◆ **TASK DIRECTIONS**: The listing below holds a line with "Model this object" and a later line with "import numpy as np". Write out those two lines and every line between them, exactly, and nothing else.

◆ **EXERCISE INPUT**:
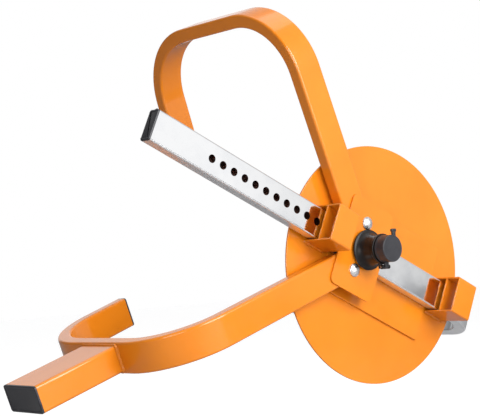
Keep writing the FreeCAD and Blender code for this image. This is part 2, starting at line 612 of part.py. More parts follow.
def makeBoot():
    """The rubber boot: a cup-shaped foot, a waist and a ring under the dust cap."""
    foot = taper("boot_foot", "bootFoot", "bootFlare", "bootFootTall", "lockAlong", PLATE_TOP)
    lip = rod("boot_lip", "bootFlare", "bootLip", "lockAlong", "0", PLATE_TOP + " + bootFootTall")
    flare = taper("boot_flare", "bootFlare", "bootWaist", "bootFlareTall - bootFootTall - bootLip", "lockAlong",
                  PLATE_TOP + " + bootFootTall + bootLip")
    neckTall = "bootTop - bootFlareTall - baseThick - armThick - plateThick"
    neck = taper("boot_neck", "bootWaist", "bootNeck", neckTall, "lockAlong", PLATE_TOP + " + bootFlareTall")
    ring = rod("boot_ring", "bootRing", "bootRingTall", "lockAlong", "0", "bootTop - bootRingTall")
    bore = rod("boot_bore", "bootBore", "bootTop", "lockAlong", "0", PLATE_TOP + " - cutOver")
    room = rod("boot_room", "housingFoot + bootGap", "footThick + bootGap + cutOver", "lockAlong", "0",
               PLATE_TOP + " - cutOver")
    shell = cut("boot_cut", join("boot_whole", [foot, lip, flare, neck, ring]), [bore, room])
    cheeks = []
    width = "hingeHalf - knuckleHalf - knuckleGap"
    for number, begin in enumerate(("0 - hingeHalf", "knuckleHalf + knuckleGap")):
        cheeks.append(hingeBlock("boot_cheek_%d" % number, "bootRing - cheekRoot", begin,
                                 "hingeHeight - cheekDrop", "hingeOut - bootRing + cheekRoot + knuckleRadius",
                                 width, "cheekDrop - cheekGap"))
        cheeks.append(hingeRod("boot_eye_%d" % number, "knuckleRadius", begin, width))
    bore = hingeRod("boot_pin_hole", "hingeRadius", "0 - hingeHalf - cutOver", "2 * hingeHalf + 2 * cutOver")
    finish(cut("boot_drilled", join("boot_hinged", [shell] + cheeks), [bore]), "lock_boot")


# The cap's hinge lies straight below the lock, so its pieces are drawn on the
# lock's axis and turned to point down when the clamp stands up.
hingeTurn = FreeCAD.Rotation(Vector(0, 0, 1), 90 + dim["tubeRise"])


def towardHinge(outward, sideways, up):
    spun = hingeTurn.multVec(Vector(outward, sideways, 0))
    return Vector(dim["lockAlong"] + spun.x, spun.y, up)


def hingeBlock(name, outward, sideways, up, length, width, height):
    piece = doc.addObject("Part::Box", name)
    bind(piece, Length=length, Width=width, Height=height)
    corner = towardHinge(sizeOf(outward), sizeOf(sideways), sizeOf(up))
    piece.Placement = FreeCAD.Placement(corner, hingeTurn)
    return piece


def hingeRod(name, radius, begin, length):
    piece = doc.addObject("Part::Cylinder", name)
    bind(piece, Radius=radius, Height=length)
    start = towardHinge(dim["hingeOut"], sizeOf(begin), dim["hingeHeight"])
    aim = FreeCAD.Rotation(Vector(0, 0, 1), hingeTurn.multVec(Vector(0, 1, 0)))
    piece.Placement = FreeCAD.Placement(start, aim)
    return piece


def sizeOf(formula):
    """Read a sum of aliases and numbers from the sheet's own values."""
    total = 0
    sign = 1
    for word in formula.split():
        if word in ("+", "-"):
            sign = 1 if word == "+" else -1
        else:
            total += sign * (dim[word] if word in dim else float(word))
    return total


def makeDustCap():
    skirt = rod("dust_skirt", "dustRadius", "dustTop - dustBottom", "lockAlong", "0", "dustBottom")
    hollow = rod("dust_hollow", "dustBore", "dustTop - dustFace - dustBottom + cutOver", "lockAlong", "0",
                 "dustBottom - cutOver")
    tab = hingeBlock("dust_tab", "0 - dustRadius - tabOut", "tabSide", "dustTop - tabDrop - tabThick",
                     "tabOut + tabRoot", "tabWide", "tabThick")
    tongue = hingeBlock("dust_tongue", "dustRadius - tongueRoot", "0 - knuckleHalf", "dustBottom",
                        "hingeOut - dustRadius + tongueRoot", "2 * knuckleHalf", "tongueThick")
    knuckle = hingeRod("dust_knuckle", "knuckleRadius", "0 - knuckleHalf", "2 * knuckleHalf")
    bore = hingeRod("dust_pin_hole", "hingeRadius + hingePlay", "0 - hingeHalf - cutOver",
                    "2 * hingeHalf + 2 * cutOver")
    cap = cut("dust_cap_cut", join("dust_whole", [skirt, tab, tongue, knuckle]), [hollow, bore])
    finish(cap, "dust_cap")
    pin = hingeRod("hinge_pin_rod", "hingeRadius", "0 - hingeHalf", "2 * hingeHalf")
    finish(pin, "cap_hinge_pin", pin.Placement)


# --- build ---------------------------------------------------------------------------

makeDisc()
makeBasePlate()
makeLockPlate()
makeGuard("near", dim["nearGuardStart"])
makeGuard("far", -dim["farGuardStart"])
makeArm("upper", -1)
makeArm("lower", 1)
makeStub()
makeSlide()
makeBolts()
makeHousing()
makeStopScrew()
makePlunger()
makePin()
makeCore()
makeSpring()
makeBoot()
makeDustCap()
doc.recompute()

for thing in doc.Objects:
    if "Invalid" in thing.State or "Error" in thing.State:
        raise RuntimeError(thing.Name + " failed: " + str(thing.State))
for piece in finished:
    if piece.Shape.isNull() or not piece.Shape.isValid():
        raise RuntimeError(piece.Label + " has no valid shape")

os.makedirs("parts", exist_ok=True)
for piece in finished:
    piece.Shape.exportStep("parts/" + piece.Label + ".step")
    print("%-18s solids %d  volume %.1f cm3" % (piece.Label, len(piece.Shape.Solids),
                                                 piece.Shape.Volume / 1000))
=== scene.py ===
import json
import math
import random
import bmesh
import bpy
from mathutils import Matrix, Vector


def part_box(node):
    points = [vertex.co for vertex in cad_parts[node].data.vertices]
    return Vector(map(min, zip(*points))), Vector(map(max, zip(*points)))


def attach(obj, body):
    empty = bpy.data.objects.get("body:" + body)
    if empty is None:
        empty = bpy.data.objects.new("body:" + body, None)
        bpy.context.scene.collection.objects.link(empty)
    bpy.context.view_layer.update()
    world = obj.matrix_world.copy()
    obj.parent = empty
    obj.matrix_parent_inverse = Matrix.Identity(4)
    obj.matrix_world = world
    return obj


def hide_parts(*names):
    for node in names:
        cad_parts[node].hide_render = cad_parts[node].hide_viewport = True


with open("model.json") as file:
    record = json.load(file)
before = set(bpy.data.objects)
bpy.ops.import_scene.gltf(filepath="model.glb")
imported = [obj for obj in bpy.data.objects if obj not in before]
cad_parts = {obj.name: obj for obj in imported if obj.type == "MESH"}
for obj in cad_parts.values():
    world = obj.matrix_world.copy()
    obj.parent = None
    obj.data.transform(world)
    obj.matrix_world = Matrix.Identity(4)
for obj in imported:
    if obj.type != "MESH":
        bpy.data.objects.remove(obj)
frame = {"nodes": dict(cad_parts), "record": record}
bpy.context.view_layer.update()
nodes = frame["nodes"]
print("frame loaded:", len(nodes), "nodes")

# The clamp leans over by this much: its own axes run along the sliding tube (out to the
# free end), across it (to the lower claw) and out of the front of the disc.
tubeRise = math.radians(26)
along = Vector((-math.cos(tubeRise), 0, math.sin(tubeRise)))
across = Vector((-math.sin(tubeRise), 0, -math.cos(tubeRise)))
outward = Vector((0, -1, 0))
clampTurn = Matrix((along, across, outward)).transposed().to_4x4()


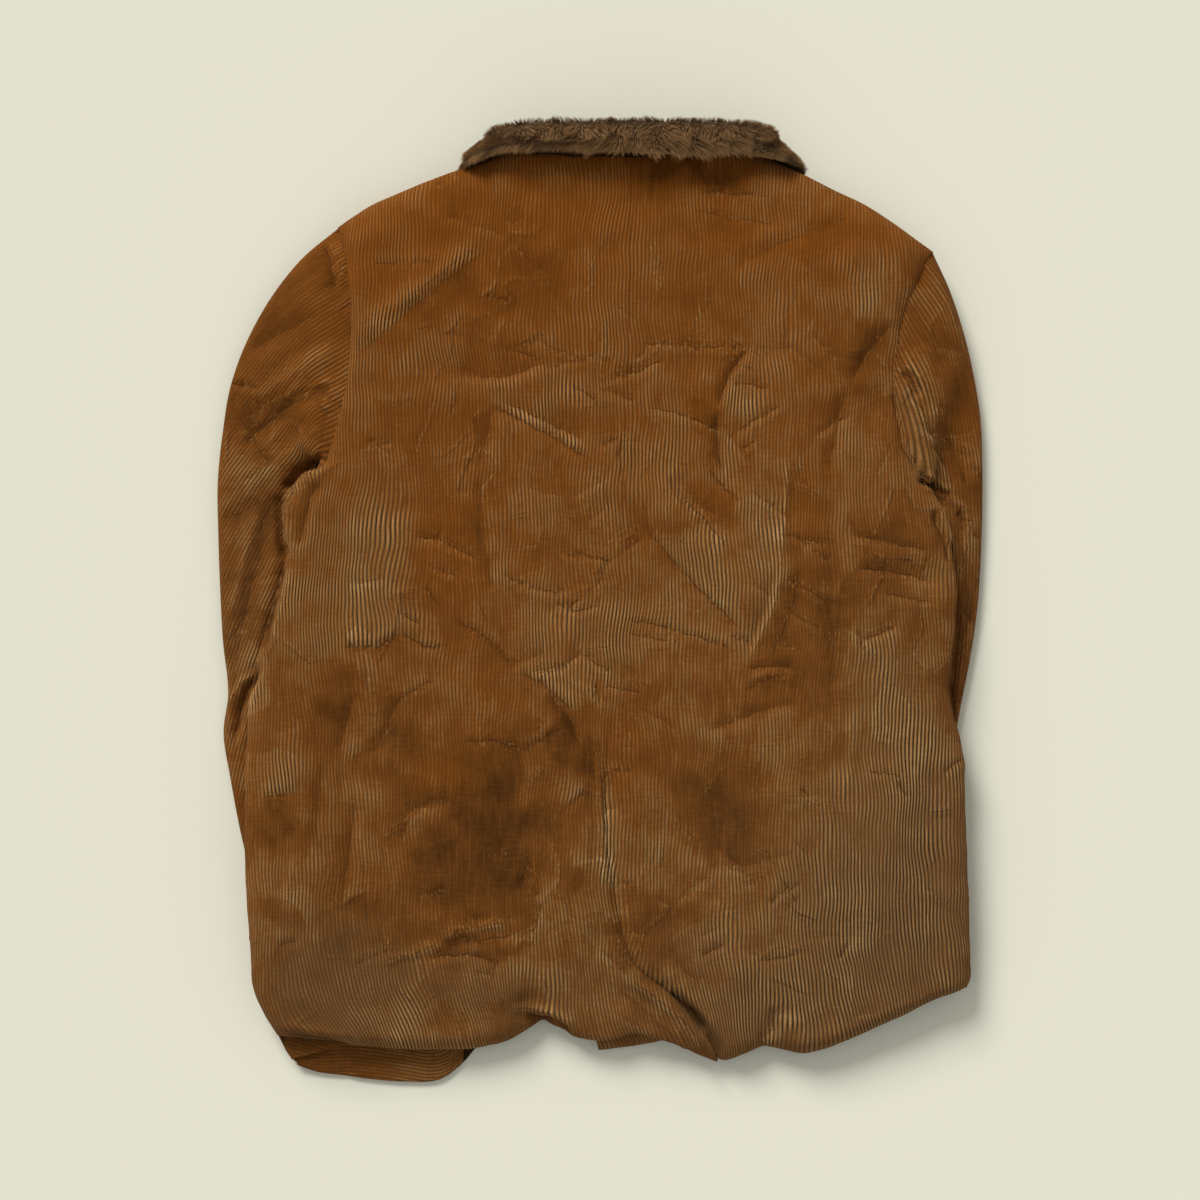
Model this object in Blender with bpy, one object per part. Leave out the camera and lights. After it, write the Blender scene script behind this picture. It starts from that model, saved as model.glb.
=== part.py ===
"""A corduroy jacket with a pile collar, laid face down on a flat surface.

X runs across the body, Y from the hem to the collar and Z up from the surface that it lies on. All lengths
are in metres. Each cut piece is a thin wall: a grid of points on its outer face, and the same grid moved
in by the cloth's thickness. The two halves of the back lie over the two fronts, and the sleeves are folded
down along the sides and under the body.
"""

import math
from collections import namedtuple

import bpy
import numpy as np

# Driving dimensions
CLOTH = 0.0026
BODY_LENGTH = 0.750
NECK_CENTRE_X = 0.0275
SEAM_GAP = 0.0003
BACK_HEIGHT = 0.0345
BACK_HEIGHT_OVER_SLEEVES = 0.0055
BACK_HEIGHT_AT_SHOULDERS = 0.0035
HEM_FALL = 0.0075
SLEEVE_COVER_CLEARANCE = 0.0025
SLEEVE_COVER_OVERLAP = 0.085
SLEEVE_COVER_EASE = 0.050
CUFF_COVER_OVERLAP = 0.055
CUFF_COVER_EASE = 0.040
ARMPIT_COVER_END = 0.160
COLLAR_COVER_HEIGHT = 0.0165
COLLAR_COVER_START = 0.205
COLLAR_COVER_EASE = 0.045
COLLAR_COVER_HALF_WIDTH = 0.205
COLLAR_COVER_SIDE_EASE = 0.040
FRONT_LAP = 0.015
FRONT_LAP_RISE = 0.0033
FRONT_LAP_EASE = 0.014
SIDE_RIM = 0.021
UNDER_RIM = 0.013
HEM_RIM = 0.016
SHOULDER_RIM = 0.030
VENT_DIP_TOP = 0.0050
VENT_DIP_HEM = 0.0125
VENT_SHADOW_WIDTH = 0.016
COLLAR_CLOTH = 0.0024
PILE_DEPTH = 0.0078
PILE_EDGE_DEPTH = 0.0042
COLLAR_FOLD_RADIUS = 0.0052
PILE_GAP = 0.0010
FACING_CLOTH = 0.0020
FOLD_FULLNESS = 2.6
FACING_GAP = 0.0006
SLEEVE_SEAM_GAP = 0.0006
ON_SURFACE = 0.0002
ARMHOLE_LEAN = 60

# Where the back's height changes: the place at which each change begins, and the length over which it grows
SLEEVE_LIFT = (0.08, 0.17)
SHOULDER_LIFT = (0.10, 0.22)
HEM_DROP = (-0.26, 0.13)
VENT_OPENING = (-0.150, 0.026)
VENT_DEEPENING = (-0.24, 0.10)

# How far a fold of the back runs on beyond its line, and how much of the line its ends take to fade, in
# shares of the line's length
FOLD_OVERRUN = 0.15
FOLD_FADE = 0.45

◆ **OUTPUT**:
Model this object in Blender with bpy, one object per part. Leave out the camera and lights. After it, write the Blender scene script behind this picture. It starts from that model, saved as model.glb.
=== part.py ===
"""A corduroy jacket with a pile collar, laid face down on a flat surface.

X runs across the body, Y from the hem to the collar and Z up from the surface that it lies on. All lengths
are in metres. Each cut piece is a thin wall: a grid of points on its outer face, and the same grid moved
in by the cloth's thickness. The two halves of the back lie over the two fronts, and the sleeves are folded
down along the sides and under the body.
"""

import math
from collections import namedtuple

import bpy
import numpy as np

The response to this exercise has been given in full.